Non-linear Inversion of Noise Cross-correlations Using Probability Density Functions of Surface Waves Dispersion

Abstract:

Cross-correlations of ambient seismic noise are widely used to retrieve the information of the medium between pairs of stations. For periods between 1 and 50 s, the diffuse wavefield is dominated by microseismic energy which travels mostly as surface waves. Therefore, such waves are mainly reconstructed in the cross-correlations, and information about the structure are obtained using dispersion analysis, i.e computing phase or group velocities. Classical group velocity determination relies on tracking the maximum energy in the dispersion diagrams in order to get a unique dispersion curve. This procedure may often present problems due to the presence of several maxima. Moreover, the estimation of associated measurement errors usually depends on ad hoc user's criteria. We handle the non-unicity of the problem by inverting the whole dispersion diagram using a non-linear inversion scheme.
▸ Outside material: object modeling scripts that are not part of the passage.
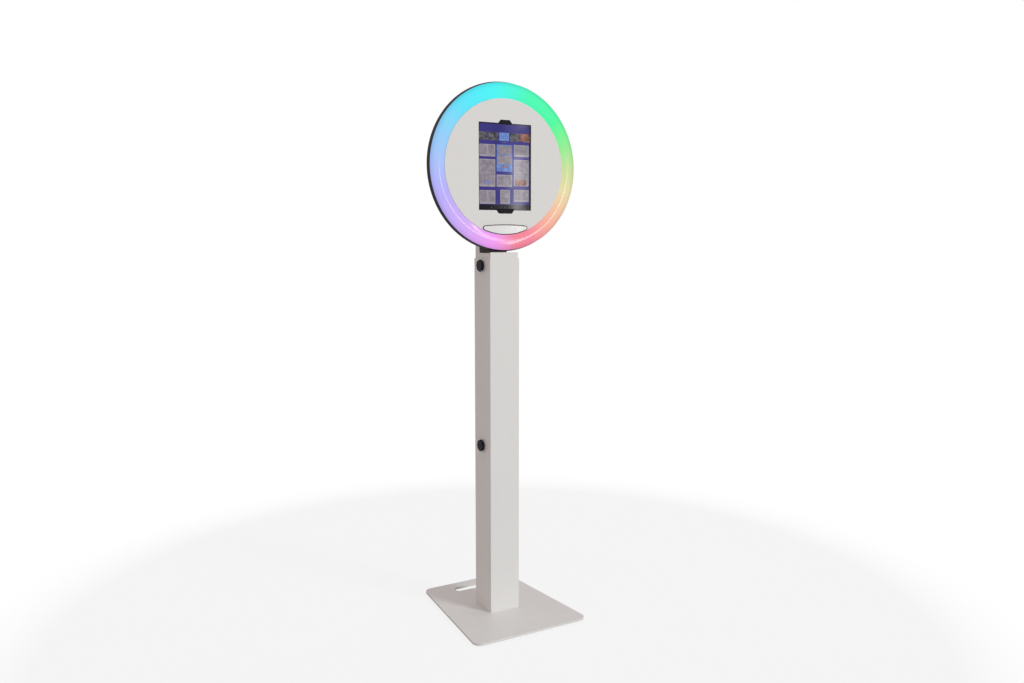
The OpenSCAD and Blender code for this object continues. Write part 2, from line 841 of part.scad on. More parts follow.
module jaw_guide() {
    color(black_plastic) head_space() difference() {
        translate([-jaw_w / 2 + 4, guide_bottom, pan_floor])
            cube([jaw_w - 8, guide_h, face_back - 0.4 - pan_floor]);
        for (side = [-1, 1]) {
            translate([side * pin_x, guide_bottom - past, pin_level]) rotate([-90, 0, 0])
                cylinder(r = pin_r, h = pin_seat + past);
            translate([side * pin_x, guide_bottom + guide_h / 2, pan_floor - past])
                cylinder(r = small_screw_r, h = 4 + past);
        }
    }
}

module guide_screws() {
    color(zinc) head_space() for (side = [-1, 1])
        translate([side * pin_x, guide_bottom + guide_h / 2, pan_back]) screw(small_screw_r, pan_t + 3.5);
}

// The badge follows the panel's edge below, bows slightly above and has round ends
module badge_outline(grow) {
    intersection() {
        circle(badge_r + grow);
        translate([0, -badge_top - badge_top_arc]) circle(badge_top_arc + grow, $fn = 360);
        translate([-badge_half, -head_r]) square([2 * badge_half, head_r]);
    }
    for (side = [-1, 1]) translate([side * badge_half, badge_end_y]) circle(badge_end_r + grow);
}

module badge_plate() {
    color(white_paint) head_space() slab(face_front, face_front + 1.4) badge_outline(0);
}

module badge_trim() {
    color([0.2, 0.15, 0.13]) head_space() slab(face_front, face_front + 1.2) difference() {
        badge_outline(trim_w);
        badge_outline(0.05);
    }
}

module led_controller() {
    boss_r = 2.6;
    color([0.15, 0.16, 0.18]) head_space() {
        slab(box_back, box_front) translate([0, (box_low + box_high) / 2])
            rounded_square(box_w, box_high - box_low, 4);
        for (i = [-1:1]) translate([-housing_w / 2 + wall + 5, button_y + i * button_pitch, mid_level])
            rotate([0, 90, 0]) cylinder(r = boss_r, h = (housing_w - box_w) / 2 - wall - 4);
    }
}

module controller_posts() {
    color(zinc) head_space() for (x = [-1, 1], y = [box_low + 8, box_high - 8])
        translate([x * (box_w / 2 - 8), y, box_front]) cylinder(r = 3, h = pan_back - box_front);
}

// A push button in the housing's side: a cap outside, and a stem that stops inside the wall
module push_button(i) {
    stem_l = button_proud + wall + button_travel + 0.5;
    color(black_plastic) head_space()
        translate([-housing_w / 2 - button_proud, button_y + i * button_pitch, mid_level])
            rotate([0, 90, 0]) {
                cylinder(r = button_r, h = stem_l);
                translate([0, 0, button_proud + wall + collar_gap]) cylinder(r = button_r + 1, h = collar_t);
            }
}

module mode_button() { push_button(0); }
module brighter_button() { push_button(1); }
module dimmer_button() { push_button(-1); }

module power_inlet() {
    low = -housing_h / 2;
    color(black_plastic) head_space() translate([inlet_x, low, mid_level]) rotate([-90, 0, 0]) difference() {
        union() {
            translate([0, 0, -inlet_flange_t]) cylinder(r = inlet_flange_r, h = inlet_flange_t);
            cylinder(r = inlet_r, h = inlet_l);
            translate([0, 0, wall + pin_fit]) cylinder(r = inlet_flange_r, h = 2.5, $fn = 6);
        }
        translate([0, 0, -inlet_flange_t - past])
            cylinder(r = jack_r, h = jack_depth + inlet_flange_t + past);
    }
}

module switch_frame() {
    well = 8;
    color(black_plastic) head_space() translate([switch_x, -housing_h / 2, mid_level]) rotate([90, 0, 0])
        difference() {
            union() {
                linear_extrude(switch_flange_t)
                    square([switch_w + 2 * switch_flange, switch_d + 2 * switch_flange], center = true);
                translate([0, 0, -switch_l]) linear_extrude(switch_l + past)
                    square([switch_w, switch_d], center = true);
            }
            translate([0, 0, -well]) linear_extrude(well + switch_flange_t + past)
                square([rocker_w + 2 * rocker_gap, rocker_d + 2 * rocker_gap], center = true);
        }
}

// The rocker turns on an axis along Y and rests with one end down
module power_rocker() {
    color([0.7, 0.1, 0.1]) head_space() translate([switch_x, rocker_axis, mid_level])
        rotate([0, 0, rocker_lean]) linear_extrude(rocker_d, center = true)
            polygon([[-rocker_w / 2 + 0.4, 0], [rocker_w / 2 - 0.4, 0], [rocker_w / 2 - 0.6, -4.2], [0, -3.2],
                [0.6 - rocker_w / 2, -4.2]]);
}

module lead_bend(points, r) {
    for (i = [0:len(points) - 2]) let (d = points[i + 1] - points[i], l = norm(d))
        translate(points[i]) rotate([0, acos(d[2] / l), atan2(d[1], d[0])]) cylinder(r = r, h = l);
    for (i = [1:len(points) - 2]) translate(points[i]) sphere(r);
}

// From the controller, through the pan's floor and behind the tray to the light ring's board
module led_lead() {
    behind_tray = pan_floor + 1.3;
    color([0.85, 0.85, 0.85]) head_space()
        lead_bend([[lead_x, box_low, mid_level], [lead_x, lead_hole_y, mid_level],
            [lead_x, lead_hole_y, behind_tray], [lead_x, -board_end_y, behind_tray]], lead_r);
}

module power_lead() {
    color([0.1, 0.1, 0.1]) head_space()
        lead_bend([[inlet_x, inlet_l - housing_h / 2, mid_level], [inlet_x, box_low, mid_level]], cable_r);
}

module switch_lead() {
    color([0.1, 0.1, 0.1]) head_space()
        lead_bend([[switch_x, switch_l - housing_h / 2, mid_level], [switch_x, box_low, mid_level]], cable_r);
}

base_plate();
rubber_feet();
foot_screws();
column_flange();
column_bolts();
lower_column();
lower_nut_plate();
lower_knob();
lower_stud();
upper_column();
column_spigot();
spigot_rivets();
upper_nut_plate();
upper_knob();
upper_stud();
neck_post();
spine_cover();
cover_screws();
tilt_bolts();
tilt_washers();
tilt_nuts();
head_bracket();
bracket_screws();
rear_pan();
rear_housing();
housing_screws();
led_board();
leds();
light_dam();
diffuser_ring();
face_panel();
face_standoffs();
face_screws();
tray_spacers();
tray_screws();
tablet_tray();
tablet_body();
tablet_glass();
lower_jaw();
upper_jaw();
jaw_springs();
guide_pins();
jaw_guide();
guide_screws();
badge_plate();
badge_trim();
led_controller();
controller_posts();
mode_button();
brighter_button();
dimmer_button();
power_inlet();
switch_frame();
power_rocker();
led_lead();
power_lead();
switch_lead();
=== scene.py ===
# %% [markdown]
# # A ring light photo booth
#
# The frame holds the booth's exact parts, already grouped into the bodies that move. This lesson dresses
# them: it gives each part its finish, and replaces the parts whose shape needs more than a hard edge.
# Everything is in metres, with +Z up and the screen facing -Y.

# %% Load the frame
import json
import math

import bmesh
import bpy
from mathutils import Matrix, Quaternion, Vector


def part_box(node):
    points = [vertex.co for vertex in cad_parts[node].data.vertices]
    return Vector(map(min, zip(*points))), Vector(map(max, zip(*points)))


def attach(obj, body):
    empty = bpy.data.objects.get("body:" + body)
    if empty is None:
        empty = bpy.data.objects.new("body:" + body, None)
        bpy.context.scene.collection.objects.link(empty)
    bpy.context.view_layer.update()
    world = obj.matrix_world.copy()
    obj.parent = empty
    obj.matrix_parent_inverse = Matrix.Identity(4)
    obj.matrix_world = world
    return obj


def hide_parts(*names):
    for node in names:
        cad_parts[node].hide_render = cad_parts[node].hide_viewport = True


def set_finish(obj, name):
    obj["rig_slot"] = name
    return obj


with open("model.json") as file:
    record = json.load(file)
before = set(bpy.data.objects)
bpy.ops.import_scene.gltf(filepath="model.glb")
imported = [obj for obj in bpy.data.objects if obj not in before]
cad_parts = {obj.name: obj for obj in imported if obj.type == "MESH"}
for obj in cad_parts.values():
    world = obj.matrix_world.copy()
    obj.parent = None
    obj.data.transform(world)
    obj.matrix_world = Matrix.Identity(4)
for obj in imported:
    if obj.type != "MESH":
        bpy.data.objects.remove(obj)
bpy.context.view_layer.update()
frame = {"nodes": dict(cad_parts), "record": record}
nodes = frame["nodes"]
body_of = {n: b for b, names in frame["record"]["behaviour"]["bodies"].items() for n in names}
slot_of = {part["node"]: part["material_slot"] for part in frame["record"]["subparts"]}

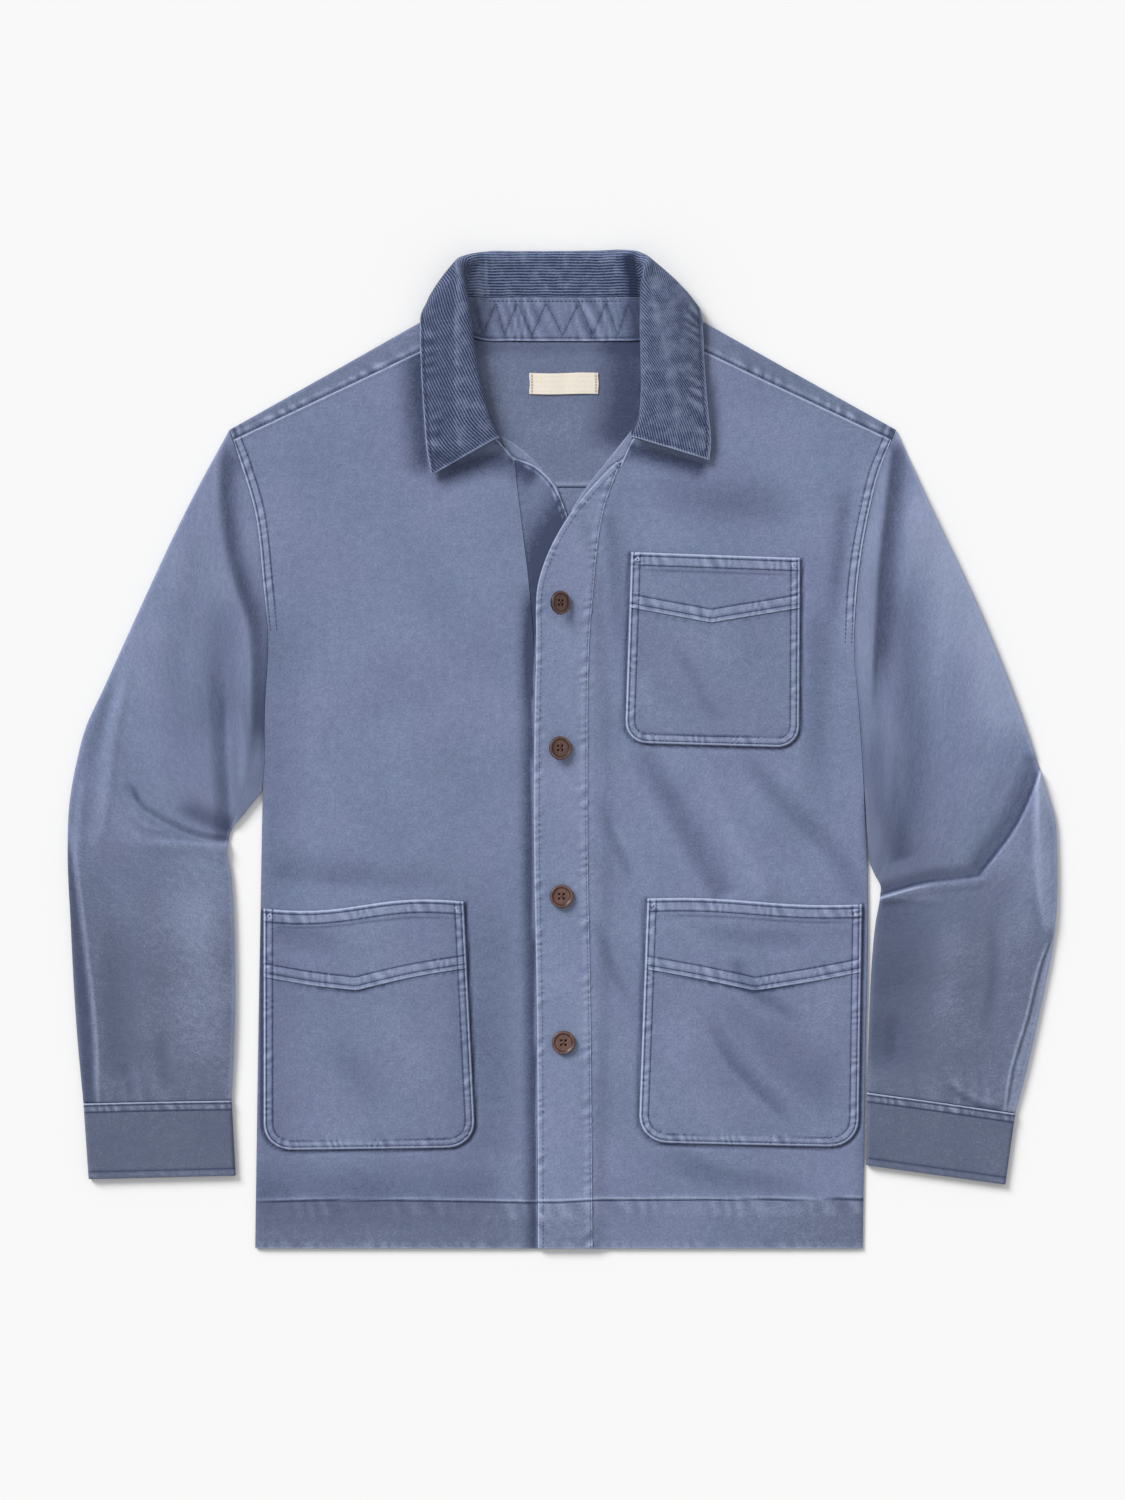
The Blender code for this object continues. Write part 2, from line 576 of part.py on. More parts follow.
def shoulder_columns(shoulder, foot_ends):
    """Yoke columns that run up the back, over the shoulder fold and down to the front seam."""
    fold_line = np.array(shoulder["fold"])
    seam_line = np.array(shoulder["seam"])
    run = fold_line[1] - fold_line[0]
    across = np.array([-run[1], run[0]]) / np.hypot(*run)
    across *= math.copysign(1.0, across[1])
    columns = []
    for share in SHOULDER_COLUMNS:
        fold = fold_line[0] * (1.0 - share) + fold_line[1] * share
        end = seam_line[0] * (1.0 - share) + seam_line[1] * share
        foot = np.array([foot_ends[0] * (1.0 - share) + foot_ends[1] * share, YOKE_SEAM_Y])
        centre = fold - across * SHOULDER_BEND
        back = foot + (centre - foot) * YOKE_ROWS[:, None]
        heights = neck_lift(back[:, 0], back[:, 1])
        low, high = heights[-1], float(front_face(*end[:, None])[0])
        column = list(np.column_stack([back, heights]))
        for angle in SHOULDER_ARC:
            spot = centre + across * SHOULDER_BEND * math.cos(angle)
            column.append([*spot, (low + high) / 2.0 + (high - low) / 2.0 * math.sin(angle)])
        for t in (0.5, 1.0):
            column.append([*(centre + (end - centre) * t), high])
        columns.append(column)
    return columns


def neck_columns(side, flap_rows):
    """Yoke columns that end on the back of the neck seam, with nothing beyond it."""
    ends = curve_through(BACK_NECK, np.linspace(0.0, 1.0, len(NECK_FEET)))[1:]
    columns = []
    for foot_x, end in zip(NECK_FEET[1:], ends):
        foot = np.array([foot_x * side, YOKE_SEAM_Y])
        back = foot + (np.array([end[0] * side, end[1]]) - foot) * YOKE_ROWS[:, None]
        heights = neck_lift(back[:, 0], back[:, 1])
        column = np.column_stack([back, heights])
        columns.append(list(np.vstack([column, np.full((flap_rows, 3), np.nan)])))
    return columns


def build_yoke(finish, collection):
    """Add the yoke: the upper back with a flap over each shoulder, cut out at the neck."""
    left_foot = outline_x(LEFT_ARMHOLE, YOKE_SEAM_Y) + SEAM_GAP
    right_foot = outline_x(RIGHT_ARMHOLE, YOKE_SEAM_Y) - SEAM_GAP
    left = shoulder_columns(LEFT_SHOULDER, (left_foot, -NECK_FEET[0]))
    right = shoulder_columns(RIGHT_SHOULDER, (right_foot, NECK_FEET[0]))
    flap_rows = len(left[0]) - len(YOKE_ROWS)
    left += neck_columns(-1.0, flap_rows)
    right += neck_columns(1.0, flap_rows)
    grid = np.array(left + right[-2::-1]).transpose(1, 0, 2)
    sheet("yoke", grid, TWILL, finish, collection, outward=True)


def flat_ring(width, height, top_shares, bottom_shares):
    """Places across and heights round a tube pressed flat, from one fold to the other and back."""
    bend = height / 2.0 / width
    arc = np.linspace(-math.pi / 2.0, math.pi / 2.0, 5)
    rim_place = bend * (1.0 - np.cos(arc))
    rim_height = height / 2.0 * (1.0 + np.sin(arc))
    top = bend + (1.0 - 2.0 * bend) * np.asarray(top_shares)
    bottom = bend + (1.0 - 2.0 * bend) * np.asarray(bottom_shares)[::-1]
    places = np.concatenate([rim_place, top, 1.0 - rim_place[::-1], bottom, rim_place[:1]])
    heights = np.concatenate([
        rim_height, np.full(len(top), height), rim_height[::-1], np.zeros(len(bottom) + 1),
    ])
    return places, heights


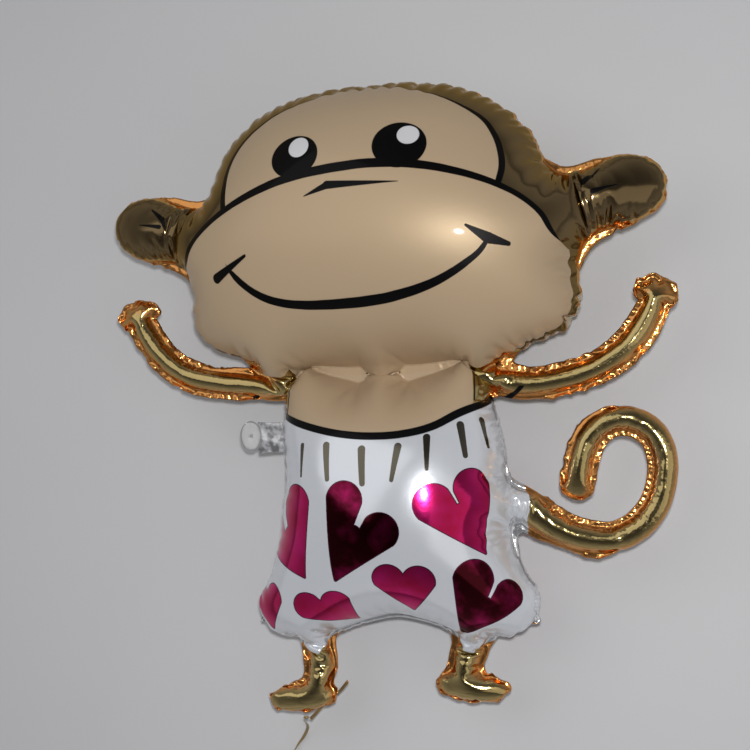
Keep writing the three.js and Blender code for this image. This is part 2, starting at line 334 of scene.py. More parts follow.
def mirrored_edge(half):
    left = [(-x, y) for x, y in half[1:-1]][::-1]
    return smooth_line(list(half) + left, 3, True)


def depth_in_edge(p, edge):
    """Signed distance into a closed edge: positive inside."""
    best = np.full(len(p), 1e9)
    inside = np.zeros(len(p), bool)
    for a, b in zip(edge, np.roll(edge, -1, axis=0)):
        ab = b - a
        ap = p - a
        t = np.clip((ap @ ab) / (ab @ ab + 1e-18), 0, 1)
        gap = ap - t[:, None] * ab
        best = np.minimum(best, (gap * gap).sum(1))
        crosses = (a[1] > p[:, 1]) != (b[1] > p[:, 1])
        with np.errstate(divide="ignore", invalid="ignore"):
            x = a[0] + (p[:, 1] - a[1]) * ab[0] / ab[1]
        inside ^= crosses & (p[:, 0] < x)
    return np.where(inside, 1, -1) * np.sqrt(best)


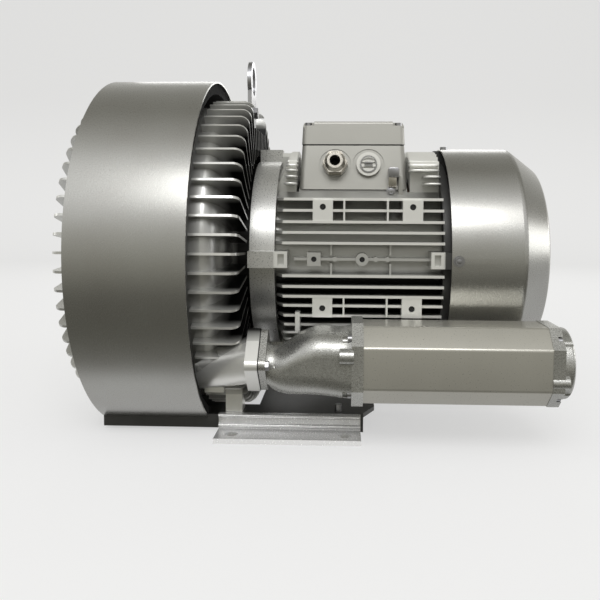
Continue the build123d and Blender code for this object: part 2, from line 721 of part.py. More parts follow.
# fan end: shield, wave washer, fan, cover
with BuildPart() as fan_shield:
    with BuildSketch(cross(FRAME_X1)):
        Circle(112)
        with PolarLocations((LUG_R + 90) / 2 - 3, 4):
            Rectangle(LUG_R - 90 - 6, LUG_W)
    extrude(amount=REAR_X1 - FRAME_X1)
    with BuildSketch(cross(FRAME_X1)):
        with PolarLocations((COVER_R - SHEET - 0.5 + 98) / 2, 4):
            Rectangle(COVER_R - SHEET - 0.5 - 98, LUG_W)
    extrude(amount=20)
    with BuildSketch(cross(FRAME_X1)):
        Circle(BORE_R)
        Circle(BORE_R - 7, mode=Mode.SUBTRACT)
    extrude(amount=-6)
    with BuildSketch(cross(REAR_X1)):
        Circle(BRG_OD + 9)
    extrude(amount=-(REAR_X1 - BRG_X[1]) - 1)
    with BuildSketch(cross(BRG_X[1] - 1)):
        Circle(BRG_OD)
    extrude(amount=BRG_W + 1 + 0.6, mode=Mode.SUBTRACT)
    with BuildSketch(cross(BRG_X[1])):
        Circle(22)
    extrude(amount=40, mode=Mode.SUBTRACT)
    with BuildSketch(cross(FRAME_X1)):
        with PolarLocations(LUG_BOLT_R, 4):
            Circle(3.4)
    extrude(amount=30, mode=Mode.SUBTRACT)
    with BuildSketch(cross(REAR_X1)):
        with PolarLocations(LUG_BOLT_R, 4):
            Circle(5.6)
    extrude(amount=30, mode=Mode.SUBTRACT)
    with BuildSketch(*[outward(a, LUG_R + 2, COVER_SCREW_X) for a in (0, 90, 180, 270)]):
        Circle(2.45)
    extrude(amount=-12, mode=Mode.SUBTRACT)
save(fan_shield, "fan_end_shield")
fan_lug_planes = [Plane(origin=(REAR_X1, LUG_BOLT_R * cos(radians(a)), AXIS_H + LUG_BOLT_R * sin(radians(a))),
                        x_dir=(0, 1, 0), z_dir=(1, 0, 0)) for a in (0, 90, 180, 270)]
placed(socket_screw(5, 6, 3, 22, 5), lug_planes + fan_lug_planes, "shield_screws")

with BuildPart() as cooling_fan:
    with BuildSketch(PROFILE):
        with Locations((214, 21.5)):
            Rectangle(28, 13)
        with Locations((202, 69)):
            Rectangle(4, 88)
    revolve(axis=SHAFT_AXIS)
    with BuildSketch(*[radial(k * 36) for k in range(10)]):
        with Locations((219, 70)):
            Rectangle(32, 84)
    extrude(amount=1.5, both=True)
    with BuildSketch(Plane.XY.offset(AXIS_H + 12.5)):
        with Locations((214, 0)):
            Rectangle(40, 6)
    extrude(amount=5.5, mode=Mode.SUBTRACT)
save(cooling_fan, "cooling_fan")
with BuildPart() as fan_circlip:
    with BuildSketch(cross(230.5)):
        Circle(19)
        Circle(14.3, mode=Mode.SUBTRACT)
        with Locations((18, 0)):
            Rectangle(12, 8, mode=Mode.SUBTRACT)
    extrude(amount=1.3)
save(fan_circlip, "fan_circlip")

with BuildPart() as fan_cover:
    with BuildSketch(PROFILE):
        with BuildLine():
            skin = FilletPolyline((COVER_X0, COVER_R), (COVER_X1, COVER_R), (COVER_X2, COVER_NOSE),
                                  (COVER_X2, 0), radius=8)
            FilletPolyline((COVER_X0, COVER_R - SHEET), (COVER_X1 - 0.6, COVER_R - SHEET),
                           (COVER_X2 - SHEET, COVER_NOSE - 1), (COVER_X2 - SHEET, 0), radius=6.5)
            Line((COVER_X0, COVER_R), (COVER_X0, COVER_R - SHEET))
            Line((COVER_X2, 0), (COVER_X2 - SHEET, 0))
        make_face()
    revolve(axis=SHAFT_AXIS)
    with BuildSketch(cross(COVER_X2 + 1)) as grille:
        Circle(88)
        for r in (80, 68, 56, 44, 32):
            Circle(r + 1.5, mode=Mode.SUBTRACT)
            Circle(r - 1.5)
        Circle(24, mode=Mode.SUBTRACT)
        with PolarLocations(56, 6):
            Rectangle(72, 5, mode=Mode.SUBTRACT)
    extrude(amount=-5, mode=Mode.SUBTRACT)
    with BuildSketch(*[outward(a, COVER_R + 2, COVER_SCREW_X) for a in (0, 90, 180, 270)]):
        Circle(2.6)
    extrude(amount=-8, mode=Mode.SUBTRACT)
save(fan_cover, "fan_cover")
cover_planes = [outward(a, COVER_R, COVER_SCREW_X) for a in (0, 90, 180, 270)]

# terminal box on the barrel
WALL = 3.5
BOX_MID = (BOX_X0 + BOX_X1) / 2
BOX_LOW = 78.0
LEAN = 9.0                 # the long walls lean in by this much over the base height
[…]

For each frequency, the seismic energy is mapped into a time-dependent probability density function. The resulting map is inverted for the S-wave velocity structure using a Markov-chain Monte Carlo algorithm. Each time a new model is randomly sampled, the misfit value is computed according to the position of the corresponding group velocity curve in the probability density functions map. This method is applied for the analysis of vertical component noise cross-correlations computed from seismic data recorded in western Europe by the temporary PYROPE and IBERARRAY networks. The inversion of the fundamental mode Rayleigh wave dispersion diagrams between 5 and 50 s period gives a set of 1D S-wave velocity models, which are regionalized to infer a 3D S-wave velocity model of western France.